Sajani's disappearance garners interest in the village. Sajani's brother Manas and husband gather the men of the village to search the jungle for her. The same two children who discovered Sajani and Henry near the waterfall in compromising position then discover her dead body. It is established that a bullet from an English pistol killed her. A mob led by Sajani's husband attacks T.K., the only Indian man around with a handgun. The bullet and the handgun match and T.K. is tried by the village council for murder. T.K. is forced to tell the truth to the council, while Henry's wife discovers her husband's affair and his involvement in Sajani's death and leaves her husband to return to England with their son.

T.K. proves his innocence to the council in a test of fire. The council elders tell T.K. that he has to kill Henry to get his honour back since he aided and abetted in covering up a killing. Sajani's brother and T.K. go to kill Henry. When it comes to the moment for T.K. to kill Henry, he cannot pull the trigger but instead tells Henry that no man owns anything, it belongs to everyone. The film ends with the onset of the monsoon. Henry and T.K.'s road holds and does not yield to the pouring rains.

==Cast==

- Linus Roache as Henry Moores
- Nandita Das as Sajani
- Rahul Bose as T.K. Neelan
- Jennifer Ehle as Laura Moores
- Leo Benedict as Peter Moores
- Dr. Ambikathmajan as T.K.'s headmaster
- Indrajith Sukumaran as Manas
- Lakshmi Krishnamoorthy as T.K.'s mother
- Lal as Rajat
- John Standing as Charles Humphries
- Thilakan as T.K.'s father
- Ejji K. Umamahesh as Inspector Sampath
- Sathish Poduval as The Kammadan
- Krishnan Potti as the Village Chieftain
- Gopalakrishnan as Moores' houseman
- Ashraf Moidu as Humphries' driver
- Akhila as Village girl
- Mani Kumaranalloor as Peacock dancer
- Ganapathi S. Poduval (child artist)

==Production==
Santosh Sivan decided to make a film of Danny Verete's segment "Red Roofs" (from Asphalt Zahov) after producer Doug Mankoff introduced him to the film. Concluding that the story was "timeless and universal", Sivan changed the story's setting to a Nayar community in 1930s Kerala, India. He felt a special affinity with the area as he was born and raised in Kerala. The film was initially titled Road to the Sky.

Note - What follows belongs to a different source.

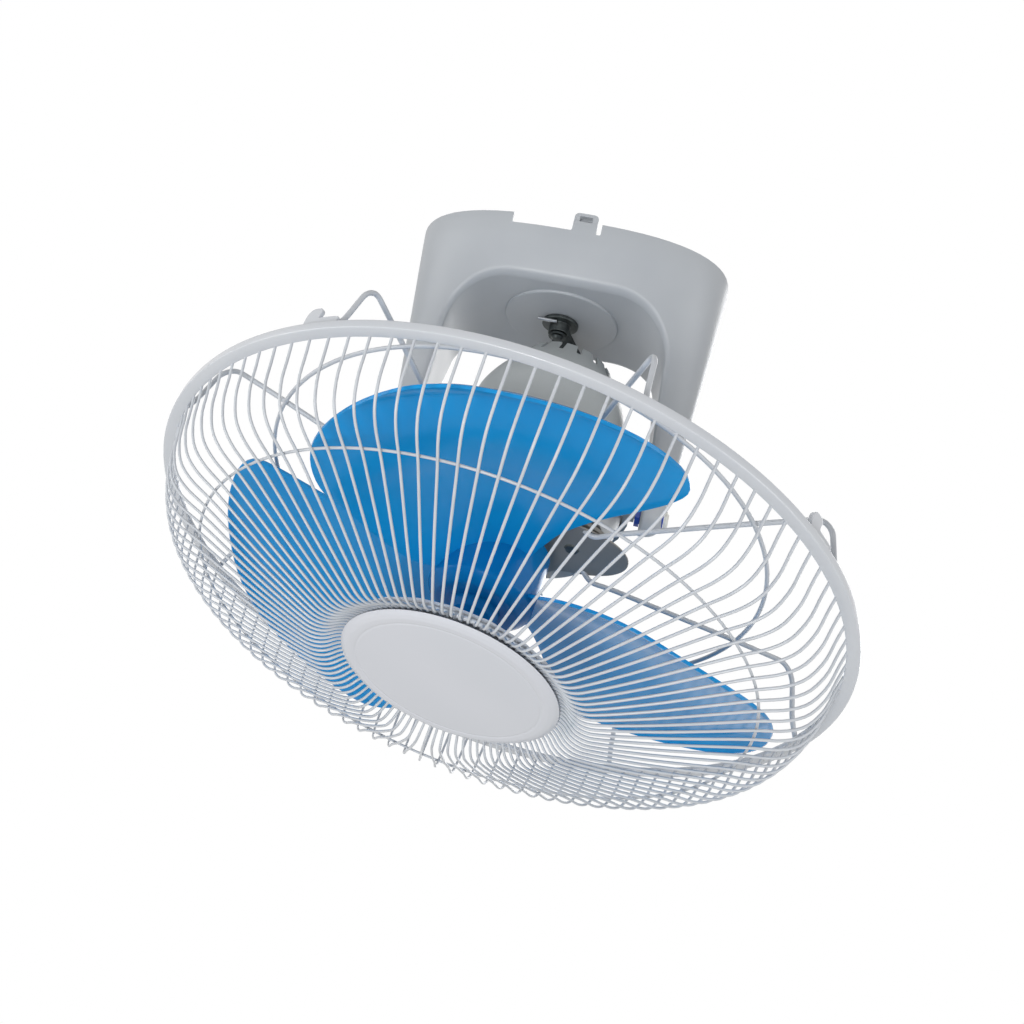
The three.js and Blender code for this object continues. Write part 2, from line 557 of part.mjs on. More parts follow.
// Motor: two cast shells within the sphere, its windings, the gearbox and the cone cover
const motor = { shellTop: 20.6, shellEnd: 24, wall: 2.6, bore: 29, coreHalf: 8, rotorOverhang: 1, coilShare: 0.62,
  facets: 20 };
const sphereRadius = (z) => Math.sqrt(motorSphere * motorSphere - z * z);
const shaft = { radius: 4, facets: 14 };
const bearing = { radius: 11, height: 7 };
{
  const steps = 3;
  const outside = (z0, z1) => Array.from({ length: steps + 1 }, (_, i) => {
    const z = z0 + (z1 - z0) * i / steps;
    return [sphereRadius(z) - seatGap, z];
  });
  const seatR = bearing.radius + seatGap;
  const inner = sphereRadius(motor.shellTop) - 2 * motor.wall;
  const shell = (side, length) => {
    const out = outside(seatGap / 2, length);
    const floor = length - motor.wall;
    const cupEnd = floor - bearing.height;
    const outline = [...out, [seatR, length], [seatR, cupEnd], [seatR + motor.wall, cupEnd],
      [seatR + motor.wall, floor], [inner, floor], [inner, seatGap / 2]];
    return turned(outline.map(([r, z]) => [r, side * z]), motor.facets, false);
  };
  add(headFrame, 'motor_front_shell', shell(-1, motor.shellEnd), dieCast);
  add(headFrame, 'motor_rear_shell', shell(1, motor.shellTop), dieCast);
  const stator = { radius: inner - seatGap, bore: motor.bore, half: motor.coreHalf };
  const rotor = { radius: stator.bore - runningGap, half: motor.coreHalf + motor.rotorOverhang };
  const coilMid = (stator.radius + stator.bore) / 2;
  const coilHalf = (stator.radius - stator.bore) / 2 * motor.coilShare;
  add(headFrame, 'stator_core', tube(stator.bore, stator.radius, -stator.half, stator.half, motor.facets), laminations);
  [[1, 'rear'], [-1, 'front']].forEach(([side, word]) => {
    const z0 = stator.half + seatGap;
    const z1 = z0 + coilHalf;
    add(headFrame, `winding_${word}`, turned([[coilMid - coilHalf, side * z0], [coilMid + coilHalf, side * z0],
      [coilMid + coilHalf / 2, side * z1], [coilMid - coilHalf / 2, side * z1]], 14, false), copper);
  });
  add(headFrame, 'rotor_core', tube(shaft.radius + seatGap, rotor.radius, -rotor.half, rotor.half, motor.facets),
    laminations);
  const bearingAt = (side, length) => {
    const z1 = length - motor.wall - seatGap;
    return [side * (z1 - bearing.height + 2 * seatGap), side * z1].sort((a, b) => a - b);
  };
  [[-1, 'front', motor.shellEnd], [1, 'rear', motor.shellTop]].forEach(([side, word, length]) => {
    const [z0, z1] = bearingAt(side, length);
    add(headFrame, `bearing_${word}`, tube(shaft.radius + seatGap, bearing.radius, z0, z1, 10), steel);
  });
}

// Gearbox behind the motor: a cast case, its lid with the boss for the crank shaft
{
  const top = gearbox.lidTop - gearbox.lidHeight - seatGap;
  const z0 = gearbox.caseEnd;
  const waist = gearbox.caseRadius * gearbox.waistShare;
  const caseBody = turned([[0, z0], [gearbox.caseRadius, z0], [gearbox.caseRadius, z0 + gearbox.lidHeight],
    [waist, z0 + 2 * gearbox.lidHeight], [waist, top - 3 * gearbox.lidHeight],
    [gearbox.lidRadius, top - 2 * gearbox.lidHeight], [gearbox.lidRadius, top], [0, top]], gearbox.facets);
  const wellEnd = gearbox.bossTop - crank.shaftSink - 2 * gearbox.lidHeight;
  const well = rod(crank.shaftRadius * 2, wellEnd, top + cutOverrun, 12);
  add(headFrame, 'gearbox_case', cut(caseBody, well), dieCast);
  const lid = joined(rod(gearbox.lidRadius, top + seatGap, gearbox.lidTop, gearbox.facets),
    rod(gearbox.bossRadius, gearbox.lidTop - gearbox.lidHeight / 2, gearbox.bossTop, 20));
  add(headFrame, 'gearbox_lid', cut(lid, rod(crank.shaftRadius + runningGap, top - cutOverrun,
    gearbox.bossTop + cutOverrun, crank.facets)), dieCast);
  [0, 1, 2].forEach((k) => {
    const a = full * (k + 1 / 4) / 3;
    const seat = gearbox.lidTop + seatGap;
    const g = turned([[0, seat], [footScrew.headRadius * domeShare, seat], [footScrew.headRadius * domeShare,
      seat + footScrew.headHeight / 2], [footScrew.headRadius / 2, seat + footScrew.headHeight],
    [0, seat + footScrew.headHeight]], 8);
    add(headFrame, `lid_screw_${k + 1}`,
      moved(g, gearbox.screwPlace * Math.cos(a), gearbox.screwPlace * Math.sin(a), 0), steel);
  });
}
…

During the 33-day shoot, Sivan endeavoured to capture the feel of cinematographer Subrata Mitra. He used mainly 16mm and 18mm lenses to achieve the film's panoramic wide shots which he recorded in 1.85:1 aspect ratio on Kodak Vision2 film stock. He was also inspired by the work of artist Raja Ravi Varma for the interiors, particularly in the use of lighting. The costume department dressed the principal characters in contrasting colours to highlight their differing backgrounds; Moores was dressed in muted colours while Sanjani wore bright saris and jewellery.

Several complications were involved in filming in the area. Since much of the film involves road construction, the production team found an abandoned road and completed it at different stages in three different areas to allow them to shoot all three building stages simultaneously. For one scene Das's character was supposed to float down a river. The water proved to be too cold, so the crew had to set up a large tub of warm water next to the river for the close-up.

==Soundtrack==

The film's music is by Mark Kilian who was nominated for a Discovery of the Year award at the 2008 World Soundtrack Awards for his work on the film. It has some Carnatic songs as well that feature Indian percussionist Sivamani.
1. Main Titles – 3:56
2. Honey Drive – 0:50
3. Hand Lines – 3:41
4. Funeral – 2:45
5. Sacred Dragonfly – 1:34
6. Sajani In Water – 3:52
7. The Search Begins – 3:28
8. Before The Rains – 3:46
9. The Kammadan – 3:29
10. Sajani's Struggle – 3:08
11. Down The River – 1:02
12. Did You Kill Her? – 2:27
13. All Quiet – 1:21
14. Chase And Standoff – 3:36
15. Reminiscence – 2:21
16. Feeling The Loss – 1:51
17. Coming For TK – 2:21
18. The Prayer – 3:29
19. End Credits – 3:49

==Release==
Before the Rains premiered at the 2007 Toronto International Film Festival. It was also screened at Pittsburgh's Silk Screen Asian American Film Festival, the Tribeca Film Festival, and the Palm Springs International Film Festival. It was released commercially in India on 14 August 2009.

==Reception==
The film was released in Indian, UK and US cinemas. The movie got a mixed critical reception with Rotten Tomatoes giving it an average rating of 5.2 and Metacritic giving it a 47/100 rating. Sivan's camera work was widely praised. The lead actors' performances, especially that of Rahul Bose was also applauded. The predominant thread of criticism in most of the reviews were that the film stuck to an old-school format and failed to stir emotion or engage the viewer.